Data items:

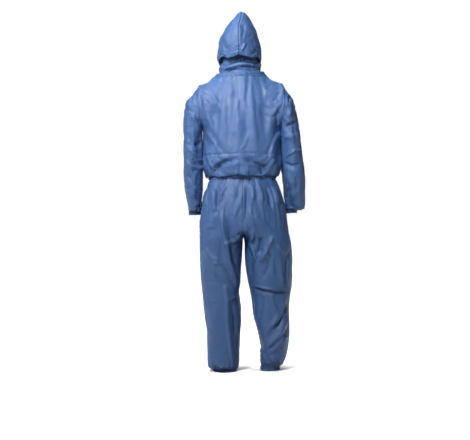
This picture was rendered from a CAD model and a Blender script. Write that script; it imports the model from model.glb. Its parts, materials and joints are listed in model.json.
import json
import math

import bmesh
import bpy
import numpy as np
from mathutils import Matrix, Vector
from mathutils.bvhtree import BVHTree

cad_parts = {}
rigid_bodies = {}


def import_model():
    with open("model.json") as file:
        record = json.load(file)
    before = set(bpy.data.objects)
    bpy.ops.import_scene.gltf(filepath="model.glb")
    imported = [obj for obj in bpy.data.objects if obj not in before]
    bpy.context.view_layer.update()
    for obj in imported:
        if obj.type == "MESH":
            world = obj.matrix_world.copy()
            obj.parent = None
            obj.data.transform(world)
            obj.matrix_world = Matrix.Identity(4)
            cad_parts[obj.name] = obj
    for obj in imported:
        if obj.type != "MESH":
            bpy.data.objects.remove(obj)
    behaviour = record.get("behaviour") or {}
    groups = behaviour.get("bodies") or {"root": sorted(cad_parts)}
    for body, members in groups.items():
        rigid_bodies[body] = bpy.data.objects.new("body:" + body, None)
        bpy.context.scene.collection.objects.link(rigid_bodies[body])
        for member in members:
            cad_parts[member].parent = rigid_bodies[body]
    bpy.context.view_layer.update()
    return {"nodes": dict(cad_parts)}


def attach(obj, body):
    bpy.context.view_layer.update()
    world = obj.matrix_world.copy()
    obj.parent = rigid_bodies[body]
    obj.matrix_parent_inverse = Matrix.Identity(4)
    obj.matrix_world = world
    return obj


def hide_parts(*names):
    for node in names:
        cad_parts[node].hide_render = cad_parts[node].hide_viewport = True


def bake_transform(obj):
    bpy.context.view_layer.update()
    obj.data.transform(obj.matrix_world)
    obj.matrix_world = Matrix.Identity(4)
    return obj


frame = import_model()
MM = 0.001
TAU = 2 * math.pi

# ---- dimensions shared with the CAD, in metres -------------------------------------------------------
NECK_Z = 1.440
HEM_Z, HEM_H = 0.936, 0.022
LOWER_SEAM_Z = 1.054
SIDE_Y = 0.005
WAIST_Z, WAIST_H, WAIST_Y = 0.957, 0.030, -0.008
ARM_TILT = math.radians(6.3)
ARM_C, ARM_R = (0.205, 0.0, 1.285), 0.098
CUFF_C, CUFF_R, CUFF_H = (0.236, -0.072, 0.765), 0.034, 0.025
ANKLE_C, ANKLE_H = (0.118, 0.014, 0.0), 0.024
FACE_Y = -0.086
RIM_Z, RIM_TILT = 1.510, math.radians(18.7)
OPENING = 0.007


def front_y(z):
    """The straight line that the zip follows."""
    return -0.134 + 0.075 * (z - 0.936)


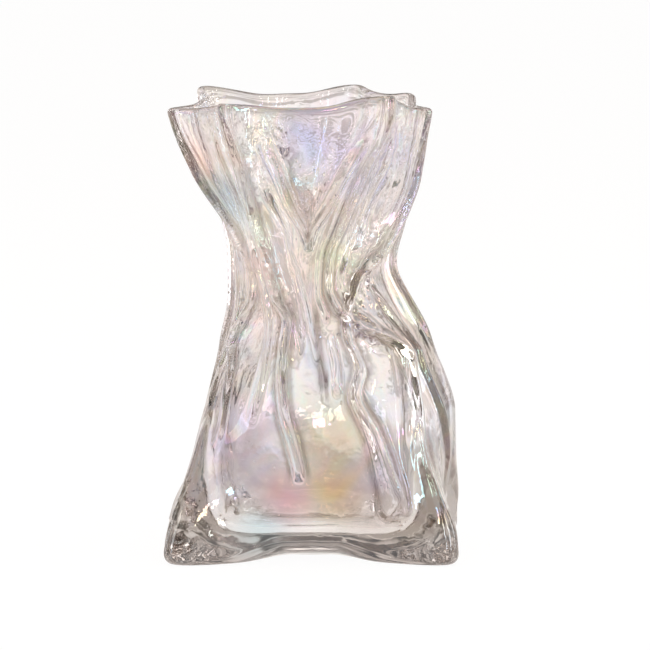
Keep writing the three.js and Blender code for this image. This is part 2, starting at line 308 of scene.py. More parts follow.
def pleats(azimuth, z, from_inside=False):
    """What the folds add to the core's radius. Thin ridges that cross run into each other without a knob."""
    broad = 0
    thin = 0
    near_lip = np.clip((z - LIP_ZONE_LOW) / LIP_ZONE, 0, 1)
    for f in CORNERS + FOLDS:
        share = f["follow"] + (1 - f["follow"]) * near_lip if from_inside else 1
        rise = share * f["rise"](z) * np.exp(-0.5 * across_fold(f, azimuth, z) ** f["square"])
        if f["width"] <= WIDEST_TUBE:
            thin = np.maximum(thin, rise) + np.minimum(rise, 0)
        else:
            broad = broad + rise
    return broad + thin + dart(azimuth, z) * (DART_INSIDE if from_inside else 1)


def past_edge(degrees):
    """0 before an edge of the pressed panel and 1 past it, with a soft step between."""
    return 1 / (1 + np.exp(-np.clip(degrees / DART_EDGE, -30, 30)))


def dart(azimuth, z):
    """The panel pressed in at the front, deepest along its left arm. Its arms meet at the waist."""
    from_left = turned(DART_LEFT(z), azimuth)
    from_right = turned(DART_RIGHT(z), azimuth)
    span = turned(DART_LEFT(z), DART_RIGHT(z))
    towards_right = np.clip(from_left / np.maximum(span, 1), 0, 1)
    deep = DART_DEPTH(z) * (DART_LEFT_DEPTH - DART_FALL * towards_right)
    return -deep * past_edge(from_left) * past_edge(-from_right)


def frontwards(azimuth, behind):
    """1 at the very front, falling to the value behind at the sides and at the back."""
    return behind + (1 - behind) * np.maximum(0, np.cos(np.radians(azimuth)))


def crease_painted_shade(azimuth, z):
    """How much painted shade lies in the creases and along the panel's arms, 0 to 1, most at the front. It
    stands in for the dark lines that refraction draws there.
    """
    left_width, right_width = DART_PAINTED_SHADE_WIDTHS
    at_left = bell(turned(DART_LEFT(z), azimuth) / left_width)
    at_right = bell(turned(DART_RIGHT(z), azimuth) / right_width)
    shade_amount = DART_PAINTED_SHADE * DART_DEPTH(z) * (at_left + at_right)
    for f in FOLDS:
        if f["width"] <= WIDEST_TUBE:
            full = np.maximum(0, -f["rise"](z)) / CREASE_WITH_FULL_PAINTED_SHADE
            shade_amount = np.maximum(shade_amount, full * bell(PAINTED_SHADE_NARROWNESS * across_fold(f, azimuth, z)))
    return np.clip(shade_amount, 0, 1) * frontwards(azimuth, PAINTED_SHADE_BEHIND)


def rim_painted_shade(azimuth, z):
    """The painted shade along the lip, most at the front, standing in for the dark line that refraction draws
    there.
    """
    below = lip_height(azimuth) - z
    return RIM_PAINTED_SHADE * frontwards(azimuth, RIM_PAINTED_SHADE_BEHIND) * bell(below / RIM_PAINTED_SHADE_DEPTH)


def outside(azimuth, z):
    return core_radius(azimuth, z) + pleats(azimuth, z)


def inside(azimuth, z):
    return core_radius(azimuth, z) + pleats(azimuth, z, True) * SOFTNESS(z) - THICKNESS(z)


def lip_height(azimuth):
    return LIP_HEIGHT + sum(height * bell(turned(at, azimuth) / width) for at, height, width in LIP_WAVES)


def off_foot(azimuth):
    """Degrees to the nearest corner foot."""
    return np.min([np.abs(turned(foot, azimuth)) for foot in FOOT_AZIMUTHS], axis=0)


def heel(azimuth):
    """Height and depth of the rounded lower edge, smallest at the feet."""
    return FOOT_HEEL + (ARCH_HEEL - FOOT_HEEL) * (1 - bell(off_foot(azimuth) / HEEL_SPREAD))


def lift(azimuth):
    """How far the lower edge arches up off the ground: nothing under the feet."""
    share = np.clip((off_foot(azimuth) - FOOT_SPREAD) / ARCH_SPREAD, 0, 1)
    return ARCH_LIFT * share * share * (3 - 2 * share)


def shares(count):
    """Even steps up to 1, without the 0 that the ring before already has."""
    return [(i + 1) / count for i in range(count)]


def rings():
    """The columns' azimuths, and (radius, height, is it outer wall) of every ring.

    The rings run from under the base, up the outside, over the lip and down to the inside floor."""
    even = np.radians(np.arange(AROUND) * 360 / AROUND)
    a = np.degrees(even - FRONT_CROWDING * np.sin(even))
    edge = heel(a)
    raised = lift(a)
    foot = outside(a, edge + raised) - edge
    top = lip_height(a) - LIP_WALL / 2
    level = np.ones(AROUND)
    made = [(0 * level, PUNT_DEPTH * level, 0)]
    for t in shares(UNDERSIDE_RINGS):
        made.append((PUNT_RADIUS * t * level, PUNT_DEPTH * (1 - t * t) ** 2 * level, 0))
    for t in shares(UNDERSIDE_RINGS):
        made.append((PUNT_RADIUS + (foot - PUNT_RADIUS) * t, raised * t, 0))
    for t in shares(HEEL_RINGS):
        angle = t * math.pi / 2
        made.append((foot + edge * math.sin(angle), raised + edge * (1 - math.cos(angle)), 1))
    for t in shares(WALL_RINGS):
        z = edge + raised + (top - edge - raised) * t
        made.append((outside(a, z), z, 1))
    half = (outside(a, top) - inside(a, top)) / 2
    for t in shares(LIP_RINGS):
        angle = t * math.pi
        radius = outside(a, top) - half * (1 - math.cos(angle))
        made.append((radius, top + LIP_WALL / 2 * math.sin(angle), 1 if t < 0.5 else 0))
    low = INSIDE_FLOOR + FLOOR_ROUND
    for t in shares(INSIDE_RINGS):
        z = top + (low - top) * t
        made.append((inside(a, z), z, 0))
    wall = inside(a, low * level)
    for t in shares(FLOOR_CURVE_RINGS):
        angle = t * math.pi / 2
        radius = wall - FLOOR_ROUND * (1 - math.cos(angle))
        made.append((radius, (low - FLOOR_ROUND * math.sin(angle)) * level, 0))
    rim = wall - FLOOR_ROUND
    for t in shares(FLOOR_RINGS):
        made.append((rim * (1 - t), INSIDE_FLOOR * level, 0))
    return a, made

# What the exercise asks
Repeat the lines from the first one in the records through the line containing "before = set(bpy.data.objects)", exactly as written, and nothing else.

# The completed task
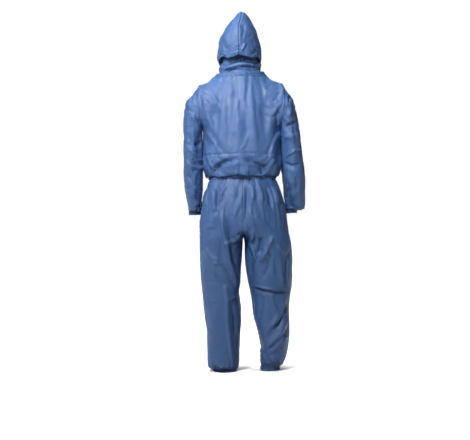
This picture was rendered from a CAD model and a Blender script. Write that script; it imports the model from model.glb. Its parts, materials and joints are listed in model.json.
import json
import math

import bmesh
import bpy
import numpy as np
from mathutils import Matrix, Vector
from mathutils.bvhtree import BVHTree

cad_parts = {}
rigid_bodies = {}


def import_model():
    with open("model.json") as file:
        record = json.load(file)
    before = set(bpy.data.objects)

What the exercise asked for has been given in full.